From the records below, transcribe only the lines running from the one with "const sculpture = new THREE.Group();" through the one with "depsgraph = bpy.context.evaluated_depsgraph_get()". Keep both of those end lines.

• [Data for this task]:
+---+

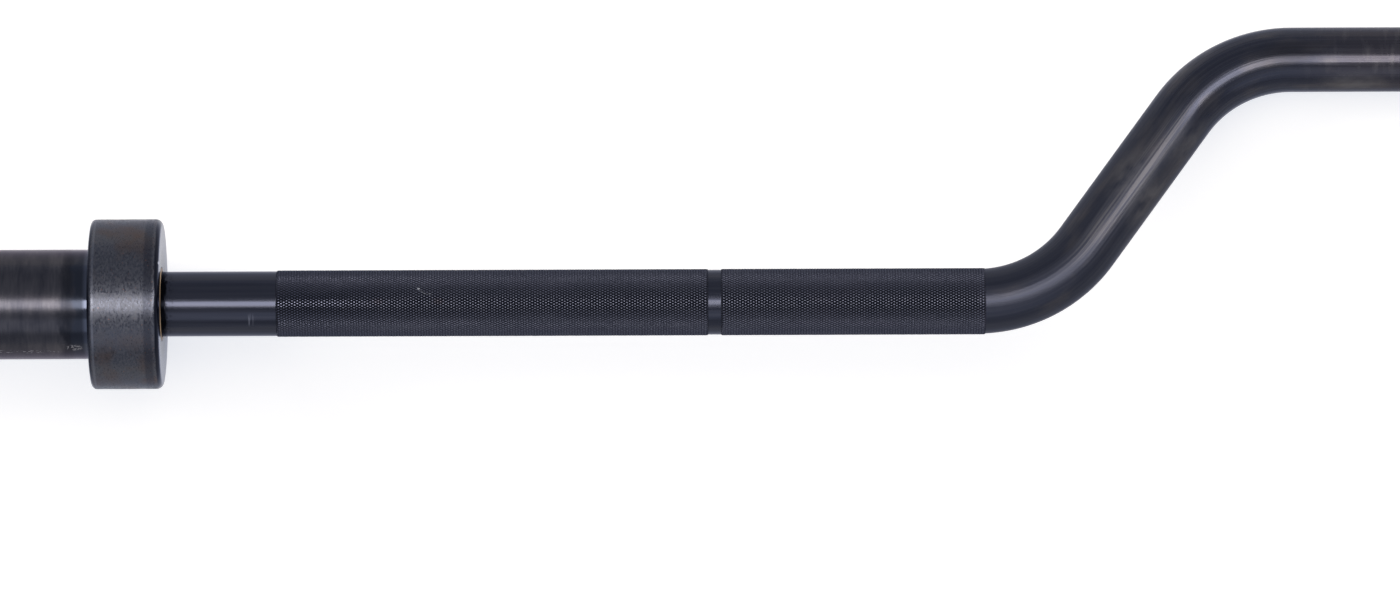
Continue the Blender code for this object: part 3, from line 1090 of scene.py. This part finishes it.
@dataclass
class BentShaft:
    """The bent bar with its smooth neck, its ring marks and, inside the sleeves, its turned-down journals.

    Its places beyond the neck are distances outwards from the collar's inner face.
    """

    sides: int = 112
    bend_steps: int = 30
    edge: float = 0.00025
    core_radius: float = 0.0143
    knurl_reach: float = 0.0034
    ring_marks_apart: float = 0.810
    ring_mark_width: float = 0.006
    journal_radius: float = 0.0125
    groove_radius: float = 0.0115
    shoulder: float = 0.3915
    groove: Span = (0.4264, 0.4282)
    end: float = 0.4322
    line: CamberLine = field(default_factory=CamberLine)

    @property
    def grips(self) -> tuple[Span, Span]:
        """Start and end of the inner and the outer knurled grip along X."""
        mark = self.ring_marks_apart / 2
        half = self.ring_mark_width / 2
        neck = LAYOUT.inner_face - LAYOUT.smooth_neck
        return (self.line.foot - self.knurl_reach, mark - half), (mark + half, neck)

    def build(self) -> Piece:
        """Grows half of the shaft from the raised middle and mirrors it.

        Returns:
            The shaft in its place, with the unbent place of each point kept as an attribute.
        """
        line = self.line
        radius = LAYOUT.shaft_radius
        face = LAYOUT.inner_face
        half = RoundBlank("bent_shaft_bar", Vector((0, line.depth, 0)), radius, self.sides)
        half.grow(line.top_run)
        half.bend(-line.angle, line.bend_radius, self.bend_steps)
        half.grow(line.slope_run)
        half.bend(line.angle, line.bend_radius, self.bend_steps)
        for start, stop in self.grips:
            half.step_at(max(start, half.centre.x), self.core_radius)
            half.step_at(stop, radius)
        half.step_at(face + self.shoulder, self.journal_radius)
        half.step_at(face + self.groove[0], self.groove_radius)
        half.step_at(face + self.groove[1], self.journal_radius)
        half.grow_to(face + self.end)
        half.cap()
        shaft = half.finish(self.edge)
        apply_modifier(shaft, "MIRROR", {"use_axis": (True, False, False), "merge_threshold": 0.01 * MM})
        places = shaft.data.attributes.new("bar_place", "FLOAT_VECTOR", "POINT")
        for vertex, place in zip(shaft.data.vertices, places.data):
            place.vector = line.unbend(vertex.co)
        weight_shading(shaft)
        place_piece(shaft, LAYOUT.axis, (-LAYOUT.tilt, 0, 0))
        return shaft

    def dress(self, shaft: Piece) -> None:
        """Gives the shaft its finish and its body."""
        hand_over(shaft, SHAFT_OXIDE, "shaft", Body.SHAFT)


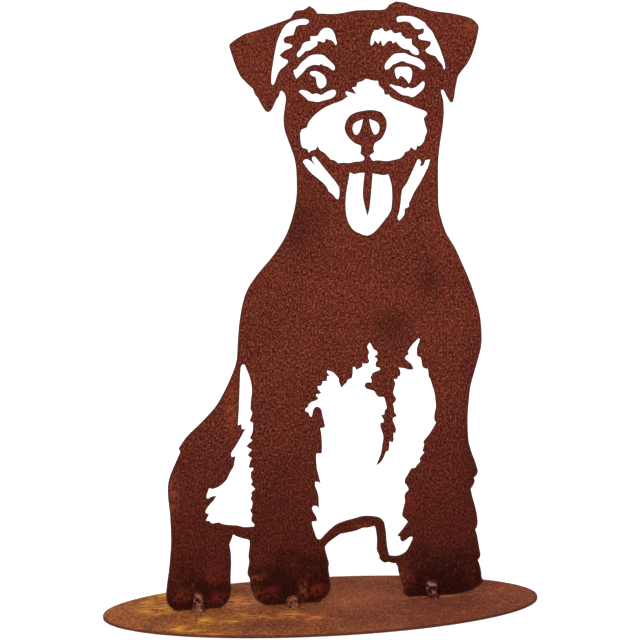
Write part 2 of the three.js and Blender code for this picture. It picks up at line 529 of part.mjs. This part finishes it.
const sculpture = new THREE.Group();
sculpture.add(
  dogSilhouette(),
  basePlate(),
  weldTack("hind_paw_weld", [
    { x: -91, z: 0, width: 9.5, height: 13, reach: 11 },
    { x: -91, z: 6, width: 7.5, height: 15, reach: 5.5 },
  ]),
  weldTack("left_forepaw_weld", [
    { x: -22.5, z: 0, width: 10, height: 12, reach: 12 },
    { x: -21.5, z: 2, width: 8, height: 9, reach: 5 },
  ]),
  weldTack("right_forepaw_weld", [
    { x: 82, z: 7, width: 10, height: 11, reach: 6 },
    { x: 83, z: 0, width: 8, height: 10, reach: 11 },
  ]),
);

export default sculpture;
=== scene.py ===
"""A rusted steel dog silhouette welded to its oval base plate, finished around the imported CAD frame."""
import math

import bpy
import numpy as np
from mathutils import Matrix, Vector, geometry, kdtree, noise


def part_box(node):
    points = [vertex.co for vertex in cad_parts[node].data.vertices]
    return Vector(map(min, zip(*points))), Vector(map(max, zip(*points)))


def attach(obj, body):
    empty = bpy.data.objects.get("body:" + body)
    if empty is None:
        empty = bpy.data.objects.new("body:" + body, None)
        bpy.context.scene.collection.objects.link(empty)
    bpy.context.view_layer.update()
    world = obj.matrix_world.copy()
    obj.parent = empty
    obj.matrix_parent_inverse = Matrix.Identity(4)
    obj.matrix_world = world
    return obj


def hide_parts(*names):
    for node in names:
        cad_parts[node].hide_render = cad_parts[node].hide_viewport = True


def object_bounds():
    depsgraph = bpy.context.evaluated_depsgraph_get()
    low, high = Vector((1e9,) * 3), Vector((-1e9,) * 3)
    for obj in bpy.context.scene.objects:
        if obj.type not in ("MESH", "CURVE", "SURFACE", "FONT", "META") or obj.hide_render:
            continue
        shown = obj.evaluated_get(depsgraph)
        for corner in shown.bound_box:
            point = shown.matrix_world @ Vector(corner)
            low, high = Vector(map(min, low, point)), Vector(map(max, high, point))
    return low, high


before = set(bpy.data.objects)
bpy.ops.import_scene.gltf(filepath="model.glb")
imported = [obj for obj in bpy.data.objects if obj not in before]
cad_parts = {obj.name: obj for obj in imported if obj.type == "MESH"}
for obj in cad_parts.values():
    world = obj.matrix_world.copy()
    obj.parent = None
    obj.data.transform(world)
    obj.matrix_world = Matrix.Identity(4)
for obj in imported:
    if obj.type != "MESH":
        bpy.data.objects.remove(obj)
cad_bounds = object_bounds()

MM = 0.001
middle = (cad_bounds[0] + cad_bounds[1]) / 2

# ---- Outlines: arrays of points in mm, with the metal on their left ----

CORNER_TURN = math.radians(24)  # a sharper turn than this is a corner of the cut, and stays one
CUT_STEP = 0.9  # mm between points along a cut
OVAL_SIDES = 360


def face_loops(node):
    """The closed edges of the node's front face, as (x, z)."""
    mesh = node.data
    place = [(round(v.co.x / MM, 3), round(v.co.z / MM, 3)) for v in mesh.vertices]
    sides = set()
    for face in mesh.polygons:
        if face.normal.y < -0.99:
            ring = [place[i] for i in face.vertices]
            sides |= set(zip(ring, ring[1:] + ring[:1]))
    onward = {a: b for a, b in sorted(sides) if (b, a) not in sides}
    loops = []
    while onward:
        loop = [min(onward)]
        while loop[-1] in onward:
            loop.append(onward.pop(loop[-1]))
        loops.append(np.array(loop[:-1]))
    return loops


def smoothed(loop):
    """The same outline in short even steps, with its gentle turns rounded and its corners kept."""
    into = loop - np.roll(loop, 1, axis=0)
    out = following(loop) - loop
    turn = np.arctan2(into[:, 0] * out[:, 1] - into[:, 1] * out[:, 0], (into * out).sum(axis=1))
    corner = np.abs(turn) > CORNER_TURN
    points = []
    for i in range(len(loop)):
        j = (i + 1) % len(loop)
        a, b = loop[i], loop[j]
        before = 2 * a - b if corner[i] else loop[i - 1]
        beyond = 2 * b - a if corner[j] else loop[(j + 1) % len(loop)]
        steps = max(1, round(np.linalg.norm(b - a) / CUT_STEP))
        for t in np.arange(steps) / steps:
            # A Catmull-Rom curve from a to b.
            bend = 2 * before - 5 * a + 4 * b - beyond
            sway = 3 * a - before - 3 * b + beyond
            points.append(a + 0.5 * ((b - before) * t + bend * t**2 + sway * t**3))
    return np.array(points)


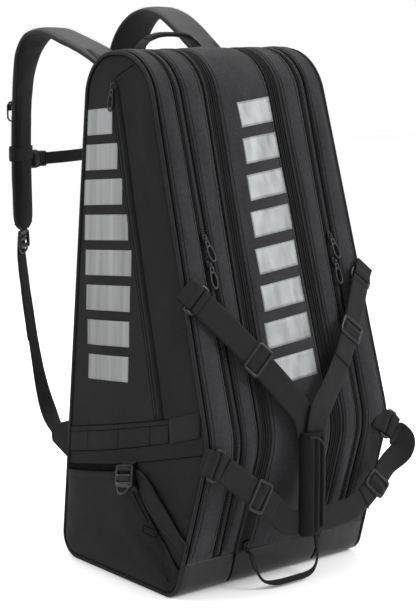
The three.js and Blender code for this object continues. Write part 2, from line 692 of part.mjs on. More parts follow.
// ---- the two lid sliders and the webbing loop that joins them
function lidPuller() {
  const x = (DEEP_SEAM[0] + LID_EDGE[0]) / 2 - 2;
  const z = 72;
  const left = onFace(LOWER_FACE, -x, z, SLIDER_LIFT);
  const right = onFace(LOWER_FACE, x, z, SLIDER_LIFT);
  const loopRoute = [
    [-x, left.y - 6, z - 2, 1, 0, 0.2], [-x + 3, left.y - 12, z - 18, 1, 0, 0.2],
    [-62, -168, 34, 0.9, 0.1, 0.4],
    [-54, -176, 15, 0.6, 0.2, 0.7], [-38, -180, 9.5, 0, 0.5, 0.85], [0, -183, 9, 0, 0.5, 0.85],
    [38, -180, 11, 0, 0.5, 0.85], [54, -174, 22, -0.6, 0.2, 0.7], [62, -166, 40, -0.9, 0.1, 0.4],
    [x - 3, right.y - 12, z - 16, -1, 0, 0.2], [x, right.y - 6, z - 2, -1, 0, 0.2],
  ];
  const loop = band(loopRoute, 9, 2, 30);
  const withLeft = join(loop, inFrame(sliderBody(), left, LOWER_FACE.up, LOWER_FACE.out));
  return join(withLeft, inFrame(sliderBody(), right, LOWER_FACE.up, LOWER_FACE.out));
}
addPart('lid_puller', lidPuller(), 'webbing');

export default bag;
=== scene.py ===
import json
import math

import bmesh
import bpy
import numpy as np
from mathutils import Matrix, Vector


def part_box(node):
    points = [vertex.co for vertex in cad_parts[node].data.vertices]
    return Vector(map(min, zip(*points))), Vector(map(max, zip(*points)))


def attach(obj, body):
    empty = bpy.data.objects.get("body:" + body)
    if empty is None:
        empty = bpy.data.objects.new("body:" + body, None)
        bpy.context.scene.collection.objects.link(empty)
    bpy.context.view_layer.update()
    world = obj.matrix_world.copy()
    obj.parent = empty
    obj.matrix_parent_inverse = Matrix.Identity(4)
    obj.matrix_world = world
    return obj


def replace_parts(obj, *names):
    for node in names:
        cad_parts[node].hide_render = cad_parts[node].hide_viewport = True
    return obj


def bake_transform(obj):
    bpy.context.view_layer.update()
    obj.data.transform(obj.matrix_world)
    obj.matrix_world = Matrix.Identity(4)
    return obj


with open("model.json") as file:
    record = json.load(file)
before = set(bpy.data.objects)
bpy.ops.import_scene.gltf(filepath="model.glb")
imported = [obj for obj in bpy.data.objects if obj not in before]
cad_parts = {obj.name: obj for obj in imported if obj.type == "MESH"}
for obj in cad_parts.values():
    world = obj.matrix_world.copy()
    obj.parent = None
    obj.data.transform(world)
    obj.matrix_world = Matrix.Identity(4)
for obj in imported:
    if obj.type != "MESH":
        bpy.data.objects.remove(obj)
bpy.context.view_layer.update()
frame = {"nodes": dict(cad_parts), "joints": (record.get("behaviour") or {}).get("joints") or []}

# ---------------------------------------------------------------- driving dimensions, millimetres
MM = 0.001
HEIGHT = 780.0
# Corners of the side outline (y, z, rounding radius), clockwise from the back of the base.
OUTLINE = ((158, 0, 36), (-131, 0, 34), (-200, 232, 100), (-43.5, 781, 85), (102, 779, 70))
# Lines round the front: x at the base and x at the top.
EDGE = (180.0, 160.0)
ZIP_OUTER = (126.0, 126.0)
ZIP_INNER = (112.0, 112.0)
DEEP_SEAM = (84.0, 68.0)
LID_EDGE = (64.0, 50.0)
TRIM_HEIGHT = 57.0
BACK_TRIM_HEIGHT = 34.0
TOP_SEAM_Z = 742.0
PIPING_RADIUS = 3.0
SEAM_INSET = 3.4
CLOTH = 1.4
OUTLINE_STEP = 2.0
PANEL_ROW_STEP = 5.0
CORD_STEP = 2.2
STITCH_ROW_STEP = 4.0
WEBBING = 38.0
WEBBING_THICK = 2.0
STRAP_COLUMNS = 13
GATHER = 0.4
SEAM_DIP = 2.0
SIDES = (("left", -1), ("right", 1))
RNG = np.random.default_rng(7)


def on_line(line, z):
    return line[0] + (line[1] - line[0]) * np.asarray(z) / HEIGHT


def shifted(line, by):
    return (line[0] + by, line[1] + by)


def unit(v):
    v = np.asarray(v, float)
    return v / np.maximum(np.linalg.norm(v, axis=-1, keepdims=True), 1e-12)


def smooth(low, high, value):
    t = np.clip((np.asarray(value, float) - low) / (high - low), 0, 1)
    return t * t * (3 - 2 * t)


def squared_off(value, power):
    """Sines or cosines pushed towards a square wave by a power below 1."""
    return np.sign(value) * np.abs(value) ** power


def circle(count):
    """Cosines and sines at even steps round a circle."""
    angle = np.linspace(0, 2 * math.pi, count, endpoint=False)
    return np.cos(angle), np.sin(angle)


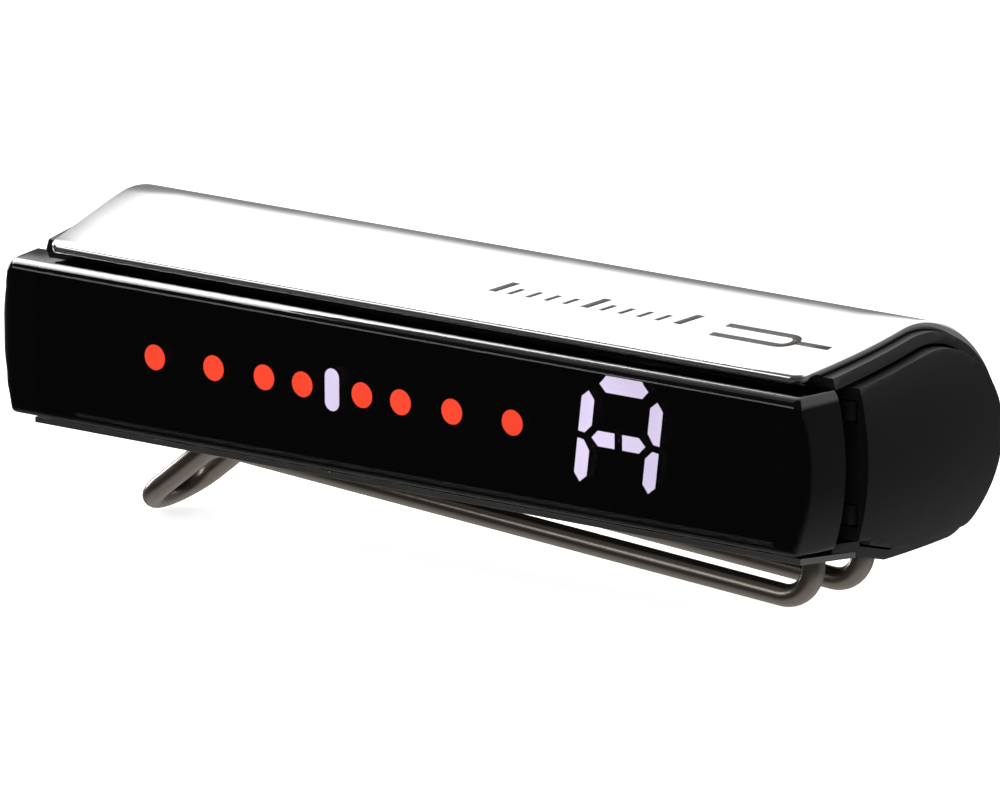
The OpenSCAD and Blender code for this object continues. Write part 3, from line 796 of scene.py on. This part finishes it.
class TUNER_OT_window(bpy.types.Operator):
    """Smoked window: a tray with a round top edge, open at the back"""

    bl_idname = "tuner.window"
    bl_label = "Window"

    corner_x = 40.2
    foot_radius = 0.5
    side_share = 0.3  # how much of the top edge's rounding the ends get
    left_reach = 0.6  # how much further the left end comes out
    hollow_x = 38.0
    end_wall = 0.3  # clear wall left at each end of the hollow
    hollow_low = -6.0
    hollow_high = 5.3
    side_steps = 6
    corner_steps = 8
    foot_steps = 5
    face_steps = 12
    edge_steps = 10

    def outline(self, bar, window, z, inset, back):
        """Plan outline at height z from the right back corner round the front to the left one"""
        corner = window.corner / MM
        corner_y = bar.front + corner
        right = []
        for step in range(self.side_steps + 1):
            y = back + (corner_y - back) * step / self.side_steps
            x = min(bar.crown(y, z, bar.half), self.corner_x + corner)
            right.append((x - inset * self.side_share, y))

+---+

• [Task answer]:
const sculpture = new THREE.Group();
sculpture.add(
  dogSilhouette(),
  basePlate(),
  weldTack("hind_paw_weld", [
    { x: -91, z: 0, width: 9.5, height: 13, reach: 11 },
    { x: -91, z: 6, width: 7.5, height: 15, reach: 5.5 },
  ]),
  weldTack("left_forepaw_weld", [
    { x: -22.5, z: 0, width: 10, height: 12, reach: 12 },
    { x: -21.5, z: 2, width: 8, height: 9, reach: 5 },
  ]),
  weldTack("right_forepaw_weld", [
    { x: 82, z: 7, width: 10, height: 11, reach: 6 },
    { x: 83, z: 0, width: 8, height: 10, reach: 11 },
  ]),
);

export default sculpture;
=== scene.py ===
"""A rusted steel dog silhouette welded to its oval base plate, finished around the imported CAD frame."""
import math

import bpy
import numpy as np
from mathutils import Matrix, Vector, geometry, kdtree, noise


def part_box(node):
    points = [vertex.co for vertex in cad_parts[node].data.vertices]
    return Vector(map(min, zip(*points))), Vector(map(max, zip(*points)))


def attach(obj, body):
    empty = bpy.data.objects.get("body:" + body)
    if empty is None:
        empty = bpy.data.objects.new("body:" + body, None)
        bpy.context.scene.collection.objects.link(empty)
    bpy.context.view_layer.update()
    world = obj.matrix_world.copy()
    obj.parent = empty
    obj.matrix_parent_inverse = Matrix.Identity(4)
    obj.matrix_world = world
    return obj


def hide_parts(*names):
    for node in names:
        cad_parts[node].hide_render = cad_parts[node].hide_viewport = True


def object_bounds():
    depsgraph = bpy.context.evaluated_depsgraph_get()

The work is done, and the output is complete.